Just like in the planned Warrior and Davidson, the Davenport hotels, Hotel Blackhawk and The Current, have apartments. The Gills said apartment dwellers give more local flavor to the hotels.

“In all of our buildings we have tenants who live there who we’ve nicknamed the mayor because they greet people at the bar and they will take them on a tour…” Amy Gill said.

"…They’ll take them on a tour and tell them all about the history!” Amrit Gill chimed in. 

Role In Sioux City's Downtown Growth:

The Warrior is one of four anchor projects in Sioux City's Reinvestment District, making up a total of $151 million. The Warrior and Davidson restoration is a $73 million project.

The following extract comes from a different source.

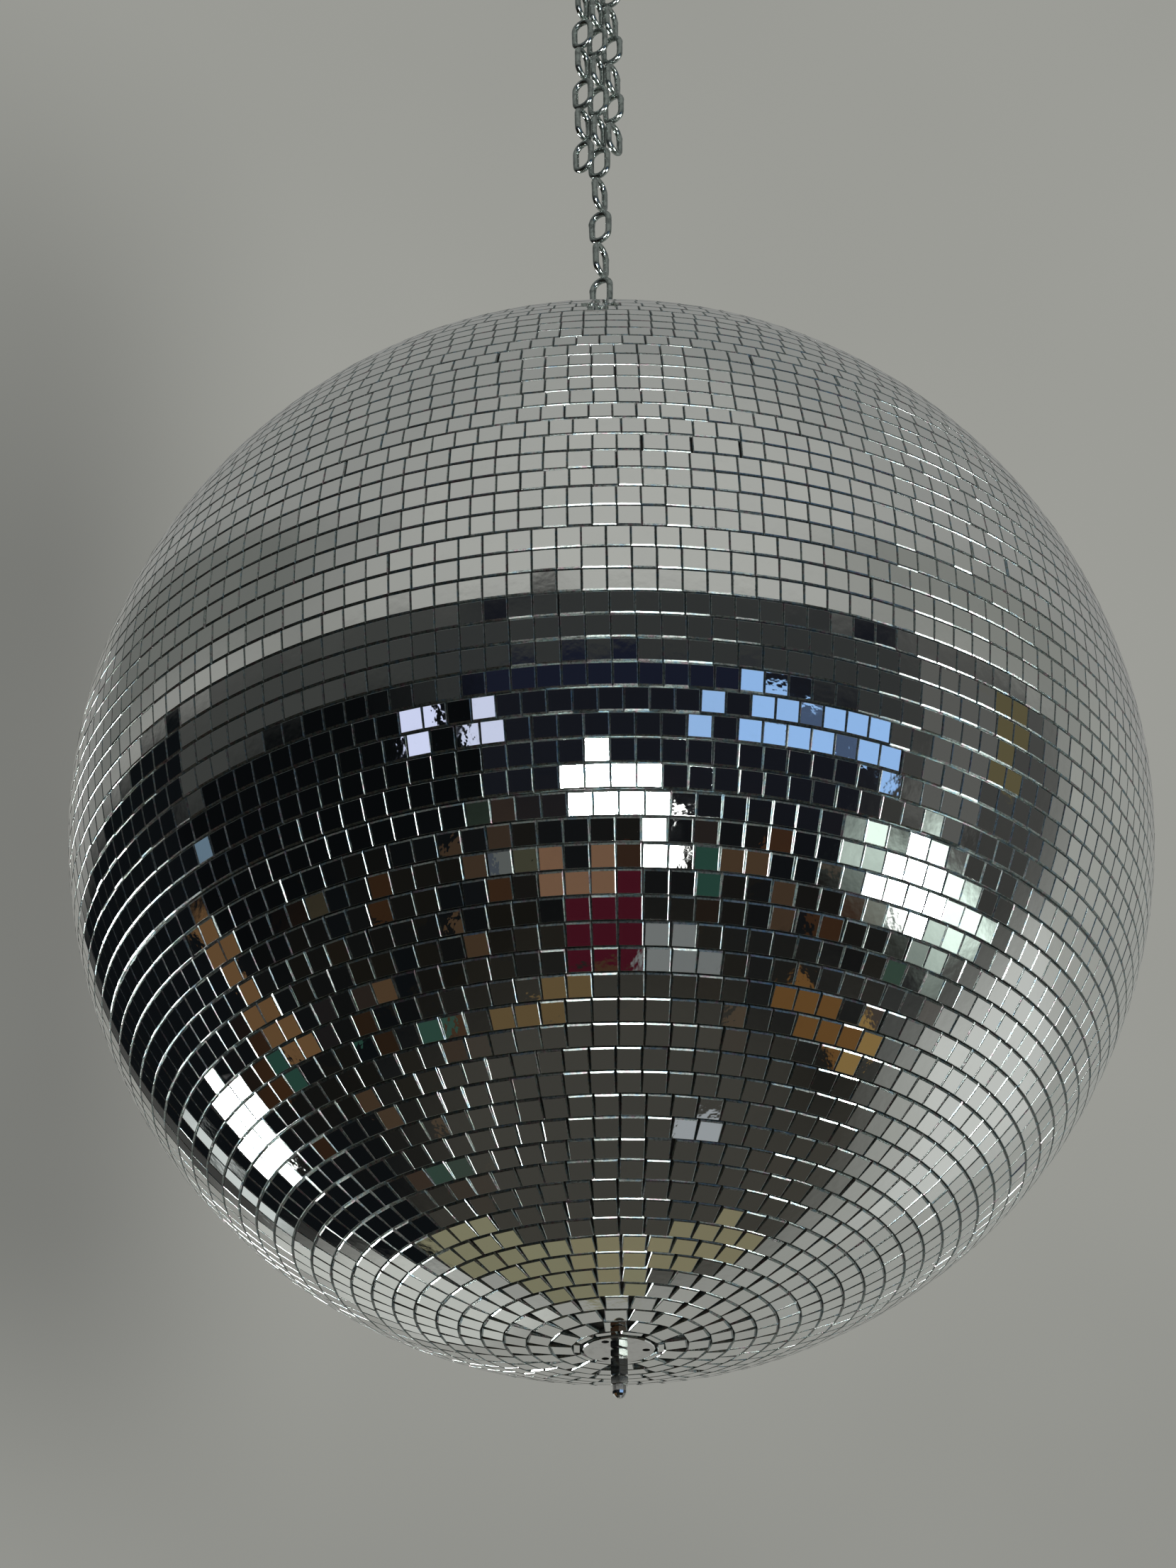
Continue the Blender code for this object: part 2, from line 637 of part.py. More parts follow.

Sioux City Economic and Community Development Director Marty Dougherty said downtown Sioux City is a hub of history, culture, recreation and entertainment, making the soon-to-be-restored Warrior and Davidson a great fit for the area.

“Downtowns can really drive growth,” Dougherty said. “Like most communities in Iowa and in the Midwest, we’re trying to attract a new skilled workforce, new population and growth…we’re looking to bring in millennials and the next generations of new Iowans.”

“We’re excited about this because we think downtown is a big driver of that,” Dougherty continued. “We’ve got a fun and exciting downtown and it’s about to get a whole lot better.”

The Gills said the restored Warrior Hotel and Davidson Building project is slated to open in summer 2020.